Dari sini muncullah pertanyaan, “Dari mana ulama turats mendapatkan jawaban berbagai macam isu yang telah disebutkan?” Semua itu tidak melenceng dari term mashâdir al-ma’rifah (sumber-sumber pengetahuan), atau disebut juga dengan epistemologi. Perlu diketahui, epistemologi ini berbeda dengan epistemologi Barat. Sedangkan epistemologi yang kita perlukan adalah wahyu (ilham) dan wujud (eksistensi). Dua epistemologi itu berhasil membangun persepsi tersendiri; bahwa apa pun yang dikemukakan oleh ulama turats, baik topik, isu, jawaban, bahkan sanggahan terhadap satu klaim tidak akan lepas dari dua hal tersebut. Ketergantungan itu mengakibatkan potensi mereka untuk menghasilkan berbagai hukum.
Dari epistemologi yang telah disebut, adakalanya suatu hukum berasal dari naql (wahyu), akal, adat, indra, bahkan terkadang dari fitrah. Setiap sumber tersebut kecuali naql dan syariat dikenal dengan epistemologi wujud . Sedangkan naql dan syariat disebut dengan wahyu. Maka, hukum salat itu wajib adalah hukum yang berasal dari syariat, sedangkan api dapat membakar adalah hukum adat (kebiasaan) atau hukum indra. Begitu pula hukum-hukum lainnya.

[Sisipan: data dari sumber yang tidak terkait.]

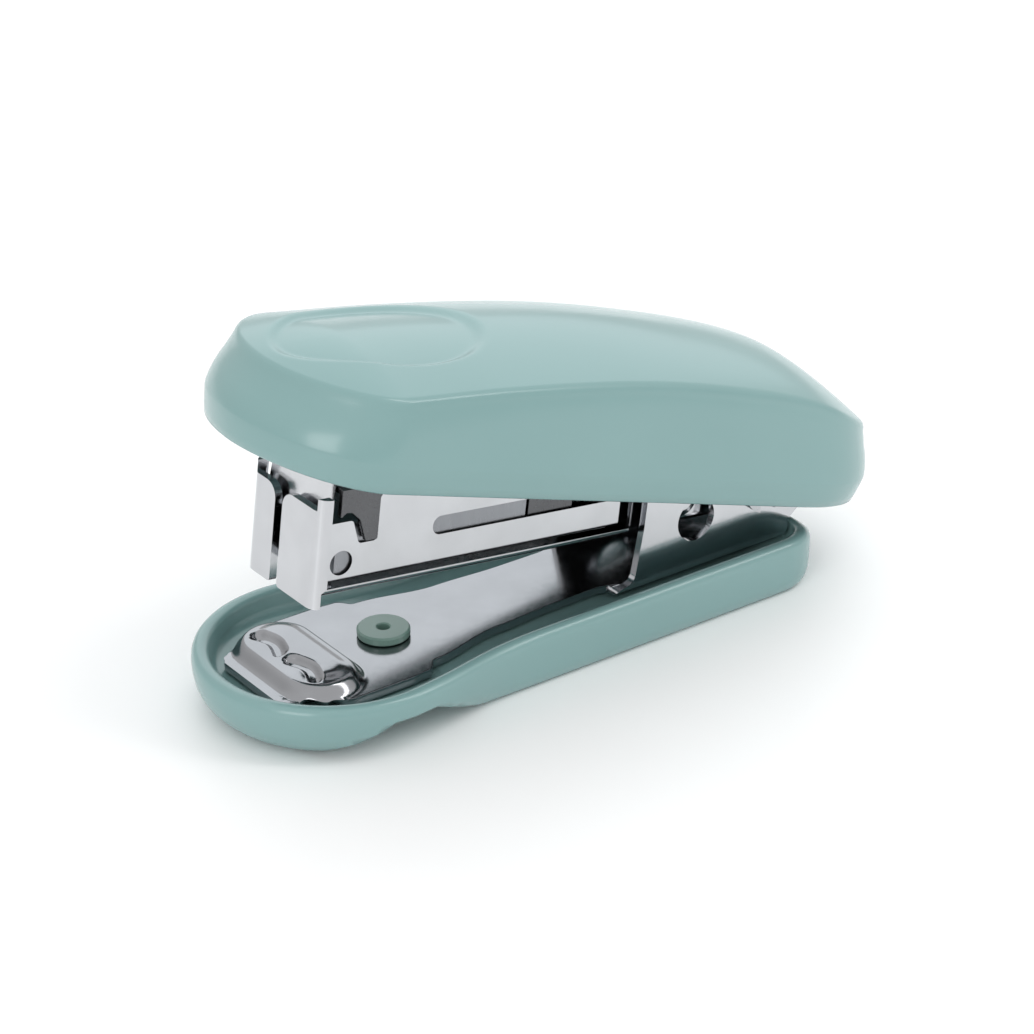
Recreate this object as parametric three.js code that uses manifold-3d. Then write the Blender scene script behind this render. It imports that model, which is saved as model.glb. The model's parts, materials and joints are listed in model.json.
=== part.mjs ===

Kesimpulannya, untuk memahami turats Islam, kita perlu mengetahui berbagai macam hal, salah satunya adalah memahami komponen pembentuk mentalitas turats terlebih dahulu. Pada fase ini dibutuhkan kerja keras yang teguh dan tekun. Kemudian dilanjutkan dengan fase di mana kita dapat mengambil manfaat dari pengamatan dan penelitian, lalu menciptakan abstraksi dan melakukan aktivasi. Setelah itu, kita dapat mengamati realitas yang terjadi dan menghubungkannya dengan nas syariat, sehingga kita dapat mengimplementasikan nilai-nilainya dengan intens.